LOSE YOUR MIND

 

We know feeling alone and having no-one to talk to SUCKS.

 

LOSE YOUR MIND aims to reduce the stigma of mental illness by giving everyone an insight into what it might be like.  

 

We KNOW that those who experience LOSE YOUR MIND have increased empathy and insight and many find it easier to be vulnerable, LISTEN to those who are struggling and have difficult conversations.

Who is Leanne?

Leanne Butterworth is a mother of two, Rowan (8) and Zara (7), has a degree in Applied Science and a Graduate Certificate in Business (Nonprofit and Philanthropy Studies).  She is a George Alexander Foundation Scholar, won the 2018 QUT Entrepreneurship UberCamp award and was invited to showcase LOSE YOUR MIND to His Royal Highness, Prince Andrew, the Duke of York.   She is also a member of the 10th Impact Academy Social Enterprise Accelerator.

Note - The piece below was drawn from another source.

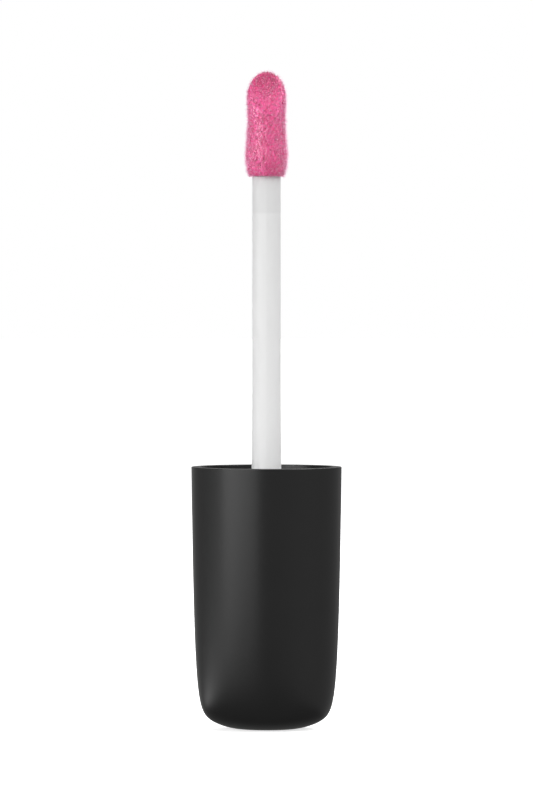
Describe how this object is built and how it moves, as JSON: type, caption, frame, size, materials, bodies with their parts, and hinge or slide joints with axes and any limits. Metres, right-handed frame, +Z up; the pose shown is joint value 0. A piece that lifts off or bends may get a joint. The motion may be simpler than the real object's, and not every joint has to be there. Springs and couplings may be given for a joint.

LOSE YOUR MIND was borne of a place of disconnection.  Leanne suffered from postnatal depression in her late thirties and felt she had nobody who truly understood what she was going through, feeling and thinking.  She felt isolated and alone.   Most people think they know what mental illness IS, but Leanne decided to give people the experience of what mental illness is LIKE.

Using 360 degree video in VR Gear, LOSE YOUR MIND aims to simulate the experience of a young person having a psychotic episode in a respectful, meaningful, emotionally engaging and interesting way.  

LOSE YOUR MIND is a social enterprise that partners with organisations to provide mental health literacy training to staff, parents and volunteers.  Designed by Dr Jennifer WIlson, mental health literacy workshops can be tailored to suit your school, organisation or community.

Learning outcomes are:

  1. To recognise the importance of empathy in fuelling connection with their coworkers, friends and families as well as reducing the stigma of mental illness.

  2. To develop personal insight into their own need to be heard and for human connection.

  3. To gain a greater understanding of the issues faced by those struggling with their mental health.

  4. To learn to listen with love and kindness and without judgment.

 

To seek help, someone struggling with their mental health needs to talk and to talk they need to feel safe to share their truth. By equipping  schools, workplaces and communities with greater empathy, understanding and compassion, we create safe spaces for open communication and connection.

 

Click here for an information sheet on Psychosis

 

 

 

Dr Jennifer Wilson

B Psych (Hons), PhD (Clin Psych) MAPS

 

Dr Jennifer Wilson is a

Brisbane-based clinical

psychologist working in

private practice. Her doctoral

thesis examined the

development of children's thinking and reasoning skills. Jennifer works with people having difficulty with a broad range of mental health and life challenges but has special interests in working with couples, and in helping people experiencing psychosis to understand and cope with their experiences. Jennifer also maintains an active interest in applied and academic research, including the translation of evidence-based treatments for psychosis to existing mental health services.